Wednesday, December 10, 2008

Get in The Flow

Have you ever just been in a flow before?

Like a time when everything was just happening so smoothly, with out effort. a time where everything in your life was just clicking and going right for you, like the universe was simply responding to all of your thoughts and desires, with no effort on your part. Maybe that time is a time like today, maybe a time like right now.

Have you ever been in a space where you knew something amazing was about to happen? Like massive excitement and abundance was right on the horizon. Maybe you felt like all of your desires were manifest. Maybe you felt like you were full of love and one with all of existence.
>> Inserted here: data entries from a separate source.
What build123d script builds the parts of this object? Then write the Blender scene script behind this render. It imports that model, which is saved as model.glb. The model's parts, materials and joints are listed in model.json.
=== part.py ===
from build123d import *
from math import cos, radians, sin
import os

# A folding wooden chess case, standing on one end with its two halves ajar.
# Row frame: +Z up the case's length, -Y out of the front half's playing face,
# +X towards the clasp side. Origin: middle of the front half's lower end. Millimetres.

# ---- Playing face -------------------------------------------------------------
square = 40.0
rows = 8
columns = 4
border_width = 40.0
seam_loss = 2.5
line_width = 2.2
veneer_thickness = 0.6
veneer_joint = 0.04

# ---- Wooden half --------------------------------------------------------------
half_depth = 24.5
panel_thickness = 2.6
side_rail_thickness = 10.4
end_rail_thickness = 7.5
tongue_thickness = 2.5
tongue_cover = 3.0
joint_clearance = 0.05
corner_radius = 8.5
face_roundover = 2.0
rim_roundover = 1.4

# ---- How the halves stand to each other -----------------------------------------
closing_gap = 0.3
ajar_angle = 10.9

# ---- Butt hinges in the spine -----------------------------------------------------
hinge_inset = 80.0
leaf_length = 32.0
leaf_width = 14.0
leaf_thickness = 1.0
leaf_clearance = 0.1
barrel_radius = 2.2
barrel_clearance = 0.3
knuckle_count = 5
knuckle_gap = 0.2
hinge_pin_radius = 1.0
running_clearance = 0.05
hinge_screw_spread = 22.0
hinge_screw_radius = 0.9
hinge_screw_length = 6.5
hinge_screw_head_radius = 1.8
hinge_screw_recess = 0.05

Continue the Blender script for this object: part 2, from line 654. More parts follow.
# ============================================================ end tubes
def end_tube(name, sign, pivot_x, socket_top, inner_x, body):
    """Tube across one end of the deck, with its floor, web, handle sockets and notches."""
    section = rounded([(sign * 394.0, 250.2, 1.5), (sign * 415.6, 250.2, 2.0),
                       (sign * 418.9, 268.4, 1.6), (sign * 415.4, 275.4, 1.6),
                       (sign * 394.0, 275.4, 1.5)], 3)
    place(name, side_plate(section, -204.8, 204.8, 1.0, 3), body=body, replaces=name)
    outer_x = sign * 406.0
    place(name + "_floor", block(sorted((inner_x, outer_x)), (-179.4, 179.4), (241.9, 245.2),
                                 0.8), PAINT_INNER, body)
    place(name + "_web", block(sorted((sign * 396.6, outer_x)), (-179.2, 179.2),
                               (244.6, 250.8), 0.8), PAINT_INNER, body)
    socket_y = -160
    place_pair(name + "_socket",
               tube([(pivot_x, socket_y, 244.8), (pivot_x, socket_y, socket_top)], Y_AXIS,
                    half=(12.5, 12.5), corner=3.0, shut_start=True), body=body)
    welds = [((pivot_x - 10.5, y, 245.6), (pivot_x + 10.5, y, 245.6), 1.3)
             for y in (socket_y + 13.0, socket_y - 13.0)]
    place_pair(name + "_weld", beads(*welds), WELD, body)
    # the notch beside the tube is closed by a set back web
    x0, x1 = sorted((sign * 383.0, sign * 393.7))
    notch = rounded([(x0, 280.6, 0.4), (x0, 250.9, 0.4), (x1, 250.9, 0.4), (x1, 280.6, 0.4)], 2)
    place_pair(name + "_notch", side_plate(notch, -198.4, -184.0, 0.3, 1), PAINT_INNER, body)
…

Have you ever felt this way?

Have you ever just known, with out knowing how or why, that today was the day. That today was the best day of your life, perhaps like the day when all your synchronicities lined up, and your life was filled with magic, wonderment, amazement, love, and abundance. Have you ever felt this excitement?

Maybe on a day like today you did.

Maybe a moment similar to this, you just knew sometime amazing was happening, that all of your dreams, thoughts, and wishes, were waiting for you.
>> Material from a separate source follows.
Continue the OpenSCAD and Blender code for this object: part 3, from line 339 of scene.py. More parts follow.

Maybe you felt like a child again, full of joy, wonder, excitement, and love.

Have you ever felt like this before?

Maybe on a day like today?

Maybe in a moment like right now?

We have all had experiences where we were just on it. Everything was happening just as we wanted it to, seemingly with out any effort at all. This phenomenon is called “being in the flow.”

We can look at the great athletes and the great musicians of history to illustrate what I am talking about.

Use Michael Jordan for example. When he was in his prime, he would routinely achieve impossible feats. To observers, it seemed as though he did effortlessly. He was able to achieve such things because he was in the flow.

What is “the flow?”

Flow is the mental state of operation in which the person is fully immersed in what he or she is doing by a feeling of energized focus, full involvement, and success in the process of the activity. Proposed by positive psychologist Mihály Csíkszentmihályi, the concept has been widely referenced across a variety of fields (Wikipedia).

Other terms for this or similar mental states include: to be on the ball, in the zone, or in the groove.

The following usually accompany an experience of flow:

• Concentrating and focusing: a high degree of concentration on a limited field of attention (a person engaged in the activity will have the opportunity to focus and to delve deeply into it).

• A loss of the feeling of self-consciousness: the merging of action and awareness.

• Distorted sense of time: one's subjective experience of time is altered.

• Direct and immediate feedback: successes and failures in the course of the
activity are apparent, so that behavior can be adjusted as needed.

• Balance between ability level and challenge: the activity is neither too easy nor too difficult.

• A sense of personal control over the situation or activity.

• The activity is intrinsically rewarding, so there is an effortlessness of action.

• Action awareness merging: People become absorbed in their activity, and focus of awareness is narrowed down to the activity itself.

Why is this state of being important?

Simply put, it is important because being in this state makes life easier and more enjoyable.

I mean, just imagine a life with out struggle, effort, or strife?
Imagine always being in the right place at the right time.

I think that young children are often naturally in this state, which is part of the reason why most people have fond memories of their younger years. As time progresses, something changes and we lose that sense of being. I think this is caused by two very interrelated things.

The first one being when we are very young, we do not have a defined sense of ego. We have not yet formed the clear distinctions of self and other, of inner and outer, and of mine and yours.

The second cause relates to the balance of our brain hemispheres. I think that children spend more time in their right brains being creative, playing, day-dreaming, and using their imagination.

In school they begin to use their left brain much more for things of a more linear and less imaginative nature. Children are taught to memorize, regurgitate, and conform, more so than they are encouraged to use their creativity and imagination.

These two things lay the foundation for a life which is more left brain dominated, much more egocentric, and much more linear. These things combined with the usual stresses and rigors of modern living generally decrease the sense of flow that we are talking about.

Another reason being in the flow is important is because this is, essentially, what all spiritual practices aim for. These practices are tools are used to help the individual get their consciousness back to way it was when they were a child.

This is why Taoism is full of so many sayings that talk about becoming like a child again.

This is why so many spiritual practices focus on dissolving the dualistic definitions and distinctions that we have learned.

For millennia, practitioners of Eastern religions such as Hinduism, Buddhism and Taoism have honed the discipline of overcoming the duality of self and object as a central feature of spiritual development.

Eastern spiritual practitioners have developed a very thorough and holistic set of theories around overcoming duality of self and object, tested and refined through spiritual practice instead of the systematic rigor and controls of modern science.

The phrase "being at one with things" is a metaphor for the flow concept. Practitioners of the varied schools of Zen Buddhism apply concepts similar to the flow to aid their mastery of art forms.